Thanks to comically obese Americans, Python has hobbled British comedy for almost four decades. Idle has a musical? All hail. Palin has a memoir? All chortle. In the meanwhile, someone forgot to say that the Ministry of Silly Walks became the Ministry of Silly Wars. A liberal idea has become a conservative force in this culture. Eddie Izzard, though he may not have grasped the fact, has more invention in his girdle than these wizened mentors. Yet Python rolls on.

Grant them this: The Life Of Brian is the idea they should, if hungry and intelligent, have pursued. Each remains fiercely proud of that piece of work. God (and gods) we could do with it now. Yet even today, you sense what they once sensed: here was a trick that couldn’t be missed. Authentic satire, that Oxbridge intelligence brought to bear on the infinite variety of nonsense this world has to offer, the gag in search of a truth: simple. But they couldn’t be bothered, and preferred to bicker.

Instead, these days, they pummel us with that failsafe old joke about ripping off the dickhead punter. Album after album, film after film, book after book: you have to be stupid to buy this latest piece of merchandise, they say. Idle’s musical seems to slot easily into the format. It exchanges respect for irrision. It settles a yoke on the shoulders of British satire, at a time when our satirists are required, somewhat urgently. It also invites deeply unsettling questions. Such as, what is Always Look On The Bright Side Of Life doing in a musical of Holy Grail?

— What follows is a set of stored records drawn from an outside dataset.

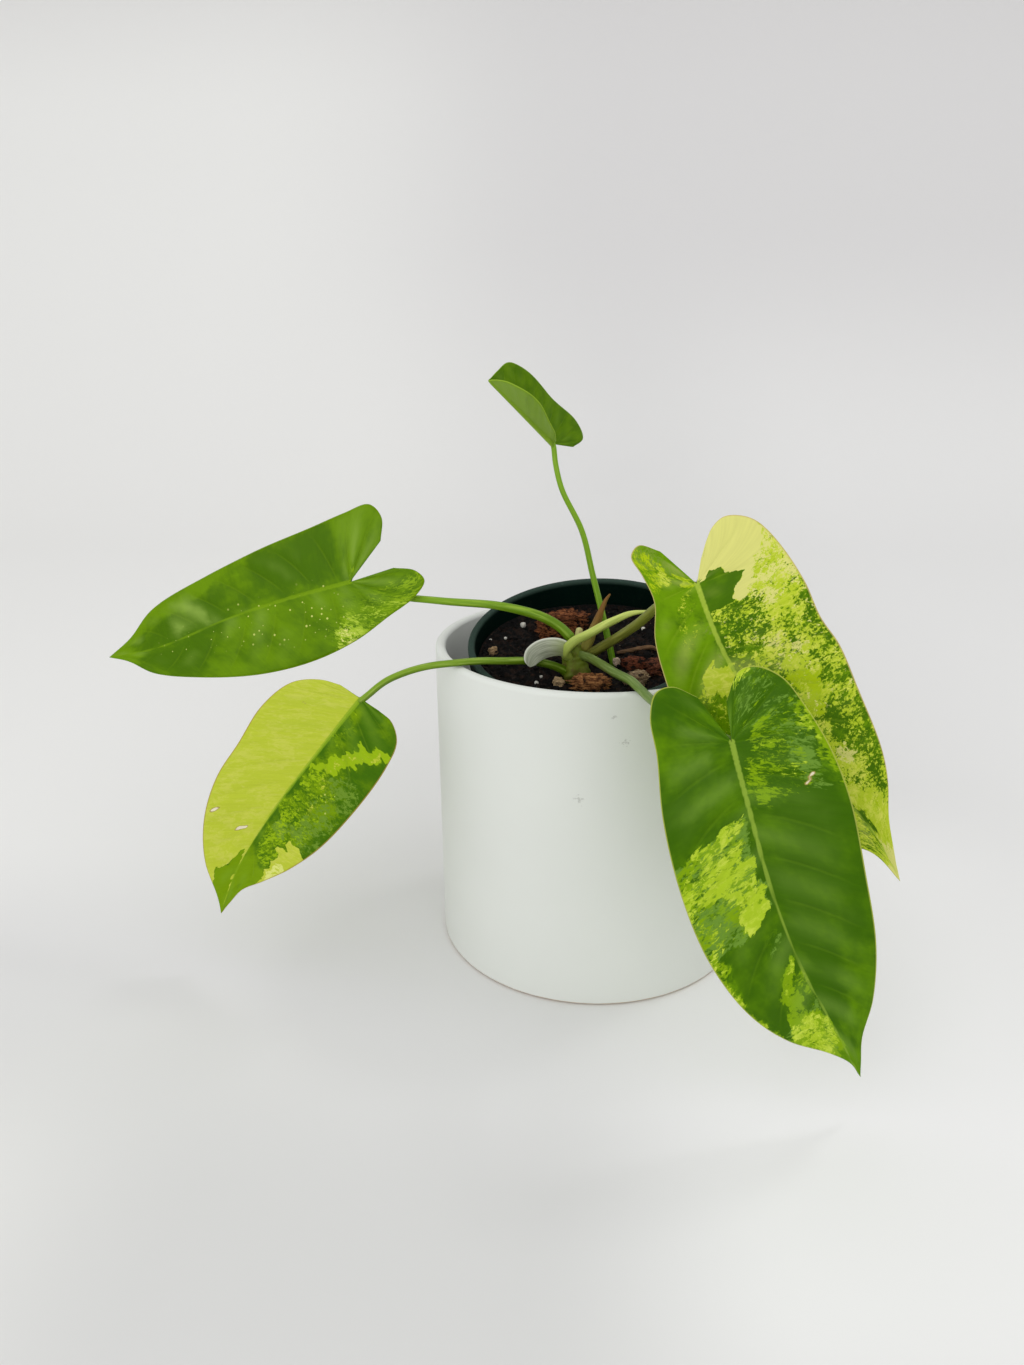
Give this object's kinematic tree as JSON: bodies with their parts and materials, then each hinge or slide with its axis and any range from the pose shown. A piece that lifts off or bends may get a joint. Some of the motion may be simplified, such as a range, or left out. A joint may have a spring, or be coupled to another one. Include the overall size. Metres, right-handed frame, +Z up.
{
  "type": "potted variegated burle marx philodendron",
  "caption": "Small variegated philodendron with long pointed leaves marbled green, lime and cream, in a dark nursery pot leaning inside a plain white cylindrical cachepot.",
  "frame": {"origin": "centre of the cachepot's base, on the face it stands on", "axes": "+Z up, +X to the right and +Y to the back of the plant as it is pictured; the rightmost leaf hangs towards -Y"},
  "size_m": [0.3389, 0.2021, 0.2585],
  "materials": {
    "white_glaze": "satin",
    "pot_plastic": "satin",
    "potting_soil": "matte",
    "crown_tissue": "satin",
    "leaf_blade": "satin",
    "leaf_stem": "satin",
    "pale_sheath": "satin",
    "dry_sheath": "matte",
    "white_sheath": "satin",
    "bark": "matte",
    "pebble": "matte"
  },
  "bodies": {
    "root": {"cachepot": "white_glaze", "nursery_pot": "pot_plastic", "soil": "potting_soil", "crown": "crown_tissue", "stalk_stub": "pale_sheath", "sheath_pale": "pale_sheath", "sheath_brown": "dry_sheath", "sheath_white": "white_sheath", "blade_upper_left": "leaf_blade", "blade_lower_left": "leaf_blade", "blade_small_upright": "leaf_blade", "blade_right_back": "leaf_blade", "blade_right_front": "leaf_blade", "petiole_upper_left": "leaf_stem", "petiole_lower_left": "leaf_stem", "petiole_small_upright": "leaf_stem", "petiole_right_back": "leaf_stem", "petiole_right_front": "leaf_stem", "bark_back": "bark", "bark_front": "bark", "bark_pale": "bark", "bark_right": "bark", "bark_far_right": "bark", "twig": "bark", "pebble_front": "pebble", "pebble_left": "pebble", "pebble_behind": "pebble"}
  },
  "joints": []
}
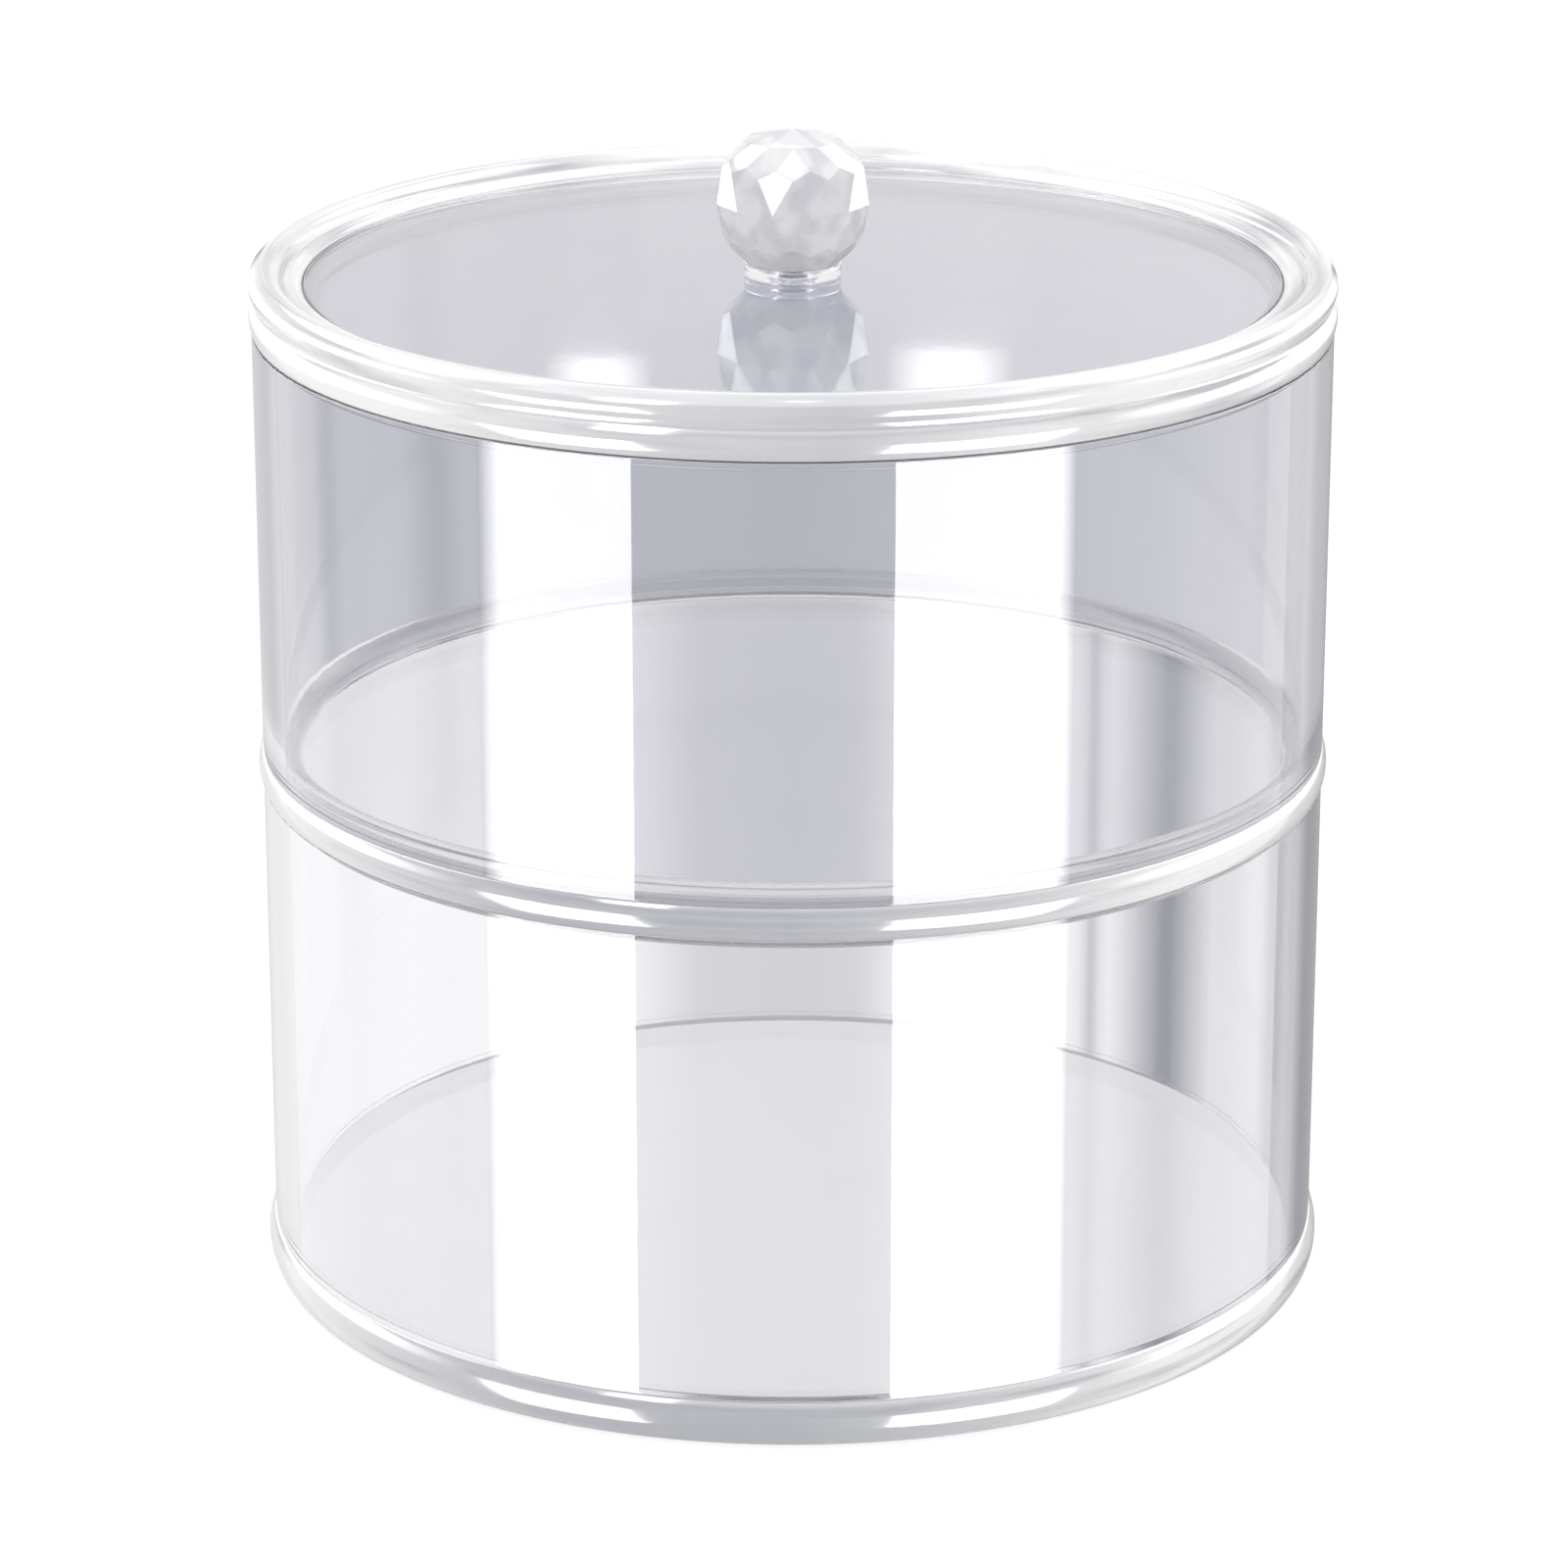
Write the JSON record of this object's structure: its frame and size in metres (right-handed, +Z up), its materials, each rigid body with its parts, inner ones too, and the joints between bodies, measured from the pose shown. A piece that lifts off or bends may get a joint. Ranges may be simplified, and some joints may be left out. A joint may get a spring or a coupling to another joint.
{
  "type": "round two-tier acrylic organizer",
  "caption": "Clear round stacking organizer for rolled belts, with a lift-off upper tier and a lift-off lid that has a faceted ball knob.",
  "frame": {"origin": "centre of the underside, where the organizer stands", "axes": "+Z up along the axis that every round piece shares; the object is the same all round, and -Y is the side seen in the picture"},
  "size_m": [0.1216, 0.1216, 0.1309],
  "materials": {
    "clear_sheet": "clear polished acrylic sheet",
    "clear_tube": "clear polished acrylic tube",
    "clear_moulded": "clear acrylic with soft rounded beads",
    "cut_crystal": "clear acrylic cut with flat facets"
  },
  "bodies": {
    "lower_tier": {"base_plate": "clear_sheet", "lower_wall": "clear_tube"},
    "upper_tier": {"upper_floor": "clear_sheet", "upper_wall": "clear_tube", "upper_foot_ring": "clear_moulded"},
    "lid": {"lid_rim": "clear_moulded", "lid_panel": "clear_sheet", "knob_collar": "clear_moulded", "knob_pin": "clear_moulded", "knob_ball": "cut_crystal"}
  },
  "joints": [
    {"name": "upper_tier_lift", "type": "slide", "parent": "lower_tier", "child": "upper_tier", "axis": [0, 0, 1], "range_m": [0, 0.08]},
    {"name": "lid_lift", "type": "slide", "parent": "upper_tier", "child": "lid", "axis": [0, 0, 1], "range_m": [0, 0.08]}
  ]
}
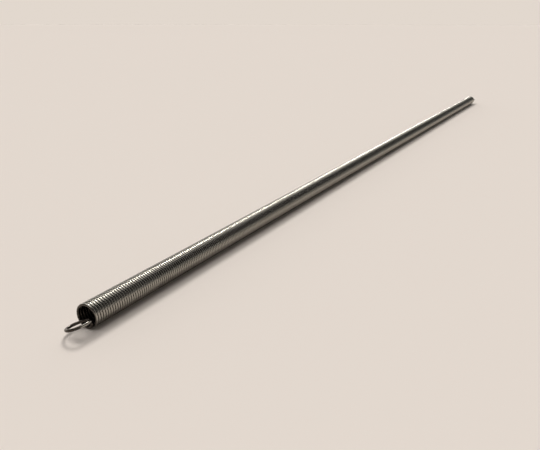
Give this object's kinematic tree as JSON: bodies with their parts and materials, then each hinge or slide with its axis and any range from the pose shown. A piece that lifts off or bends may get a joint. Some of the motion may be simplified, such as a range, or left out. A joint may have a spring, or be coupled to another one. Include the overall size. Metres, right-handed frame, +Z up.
{
  "type": "extension spring",
  "caption": "Long close-wound extension spring of bright round wire, with a full loop bent up at each end by which it is hooked between two anchors.",
  "frame": {"origin": "on the surface that the spring lies on, below the middle of its coil", "axes": "+X along the coil's axis towards one end loop, +Y across, +Z up"},
  "size_m": [0.7148, 0.0103, 0.01],
  "materials": {
    "wire": "bright drawn"
  },
  "bodies": {
    "root": {"spring": "wire"}
  },
  "joints": []
}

I’ve met a few of them. That would be those self-styled Pythons, your honour. Jones, Palin, Gilliam: I’d recognise those jokes anywhere, if it please the court. They were proceeding along in a routinely entertaining route, m’lud, and came upon a quantity of cash and publicity thereafter. I took notes.

Palin appears to think hard about every question, and appears to care desperately about his answers: you choose. Jones likes Celts, Edinburgh pubs, and Highland malts. Gilliam is perhaps the least-responsible major film-maker I ever teased, but funny, long-winded and visionary with it. He is, self-evidently, the most interesting of them all.

In the olden days they each maintained the party line in those routine interviews. “Python?” they would say. “Tricky. Complicated. Possibly.” At those various times, as now, it struck me that a bunch of plump middle-aged chaps were pushing their luck, and more than somewhat. This wasn’t the Beatles, after all. The Flying Circus contained too much money, too many egos, and too few pressures to excel. Lazy, I thought then.

Laughter in Britain has become precious. Times are hard, governments harder. Python’s 1970s liberation has become a force of reaction, a piece of good old white British middle-class nostalgia preserved at the expense of originality. It is all too comfortable and, yes, too silly. Very. The point was to challenge all, not to entertain theatre coach parties, or edge closer – arise, Sir Mike of Palin – to respectability.

Could it be worse? I’m not laughing. No one expected the endless disquisition. Still, look on the bright side.